Sweet, who declined an on-camera interview but spoke freely about the case, said the mortgage on the Clubview Drive home is under Archie’s wife’s name, not his.
Sweet also maintains his client has voted 33 times -- using the Shady Oaks Street address -- because that’s where he lives.
Photos of that house, purportedly taken one week after Archie won the runoff election, show what looks like an abandoned property: overgrown vegetation, no furniture on the inside, and sheet rock that has collapsed on the floor.
Sweet said those photographs shouldn’t even be admissible because someone had to go inside the home for some of them, which would be considered trespassing.
Documents in McQuirter’s petition also show the home hasn’t used any power or water for some time.
Photos from August 29 show the house’s power meter disconnected, but 3 On Your Side found what appeared to be a functioning meter at the home in October.
Water bills -- obtained by McQuirter and his attorney -- show no usage at the residence for almost two years, going back to December 2017.
Those bills do have a past due balance, suggesting at one time someone lived there, but the paperwork doesn’t specify when that would have taken place.
The court documents also introduce a jury summons sent to Archie’s Shady Oaks address and a confirmation card sent by the county’s election commission, both returned as undeliverable.
The petition states Archie’s voter registration was made inactive last year because of it.
Last week, members of the Hinds County Democratic Executive Committee held a hearing to determine whether Archie would remain the Democratic nominee, two weeks after McQuirter contested the election by filing a challenge against Archie.
When asked what justification Archie gave for not living in the Shady Oaks home, committee chair Jacquie Amos said they told her Archie was renovating it.
“His sister got sick or ill or something, and it was under renovation," Amos said.
Amos said the committee voted 5-1 in favor of reaffirming the decision by the voters.
“Obviously what transpired in executive session stays there, but just so you understand, you have to hear both sides. You look at the weight of the evidence and so on and so forth, except this is a little bit different, because we’re talking about an election and we have laws that are set, that we must follow," Amos said.

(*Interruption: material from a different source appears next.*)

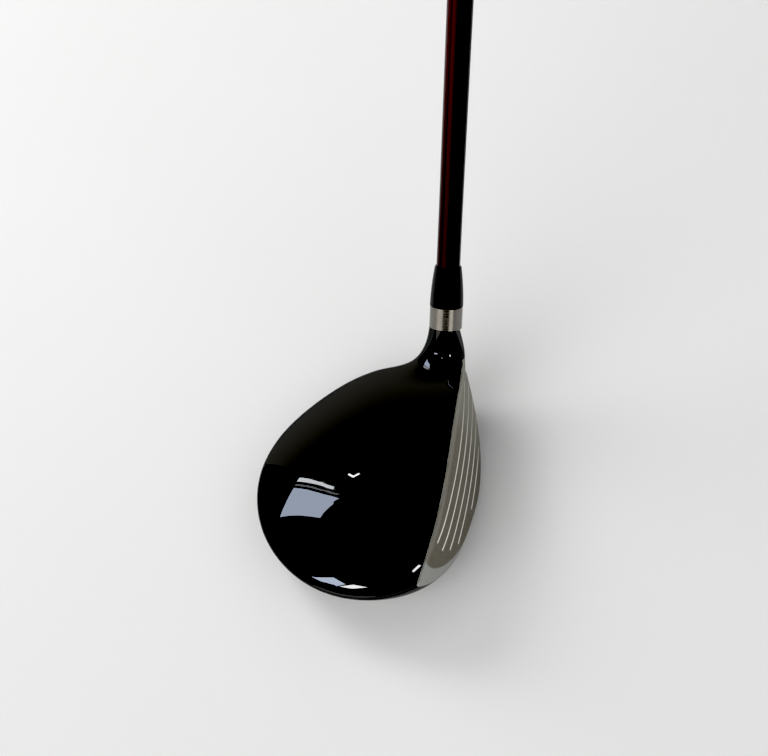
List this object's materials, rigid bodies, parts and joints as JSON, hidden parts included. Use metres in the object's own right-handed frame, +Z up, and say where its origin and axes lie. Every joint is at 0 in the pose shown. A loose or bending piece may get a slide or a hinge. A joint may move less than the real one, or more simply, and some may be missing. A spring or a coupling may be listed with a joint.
{
  "type": "fairway wood",
  "caption": "Right-handed fairway wood: hollow steel head with a black crown and scored steel face, metal neck ring, ferrule, tapered dark red graphite shaft and rubber grip.",
  "frame": {"origin": "centre of the small flat on the sole that the club rests on at address", "axes": "+X towards the target, out of the face; +Y from toe to heel, the way the shaft leans; +Z up from the ground"},
  "size_m": [0.08, 0.6911, 0.9271],
  "materials": {
    "crown_paint": "gloss",
    "sole_steel": "satin",
    "face_steel": "satin",
    "line_paint": "matte",
    "weight_steel": "satin",
    "gel": "gloss",
    "ring_metal": "satin",
    "ferrule_plastic": "satin",
    "adhesive": "satin",
    "shaft_paint": "gloss",
    "plug_brass": "satin",
    "tape": "matte",
    "grip_rubber": "matte",
    "cap_rubber": "satin"
  },
  "bodies": {
    "root": {"head_shell": "crown_paint", "sole_shell": "sole_steel", "face_plate": "face_steel", "score_line_paint": "line_paint", "alignment_mark": "line_paint", "sole_weight": "weight_steel", "tuning_gel": "gel", "hosel_ring": "ring_metal", "ferrule": "ferrule_plastic", "shaft_bond": "adhesive", "shaft": "shaft_paint", "tip_plug": "plug_brass", "grip_tape": "tape", "grip_sleeve": "grip_rubber", "grip_cap": "cap_rubber"}
  },
  "joints": []
}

Amos made clear before the interview and during that the committee’s decision to reaffirm the decision does not mean they determined Archie lives at the Shady Oaks address.
She also elaborated on what “reaffirmed” means in this case.
“We reaffirmed the voters, the vote, and the decision in the primary runoff, and it stands as-is," Amos said.
3 On Your Side asked Amos why Archie was reaffirmed, despite the evidence presented to the committee.
“Because our job -- we found it very important -- that we hold the will of the people sacred. They entrusted their votes on both sides with the process, and so that was the sticking point. We honestly believed that was important to make sure that the voters knew how we held their vote, and we held it high. Also, knowing that they’re going to court anyway, there’s going to be another judgment, and we’ll deal with that when it comes around," Amos said.
Amos said it’s not the committee’s job to follow a candidate around to make sure they live where they say, but they did listen to the evidence presented and made a decision.
“There were 3,800 people that said they wanted David Archie, right? 50.73 percent, and that’s out of that runoff. So who is supposed to tell those 3,800 people their vote didn’t count?”
McQuirter released a statement to WLBT Wednesday evening.
“As a citizen, as a candidate and as a sitting supervisor, I have an obligation to assure that Hinds County District 2 is represented by a resident of District 2," McQuirter said.
3 On Your Side reached out to McQuirter’s attorney, Sam Begley, but Begley declined an on-camera interview.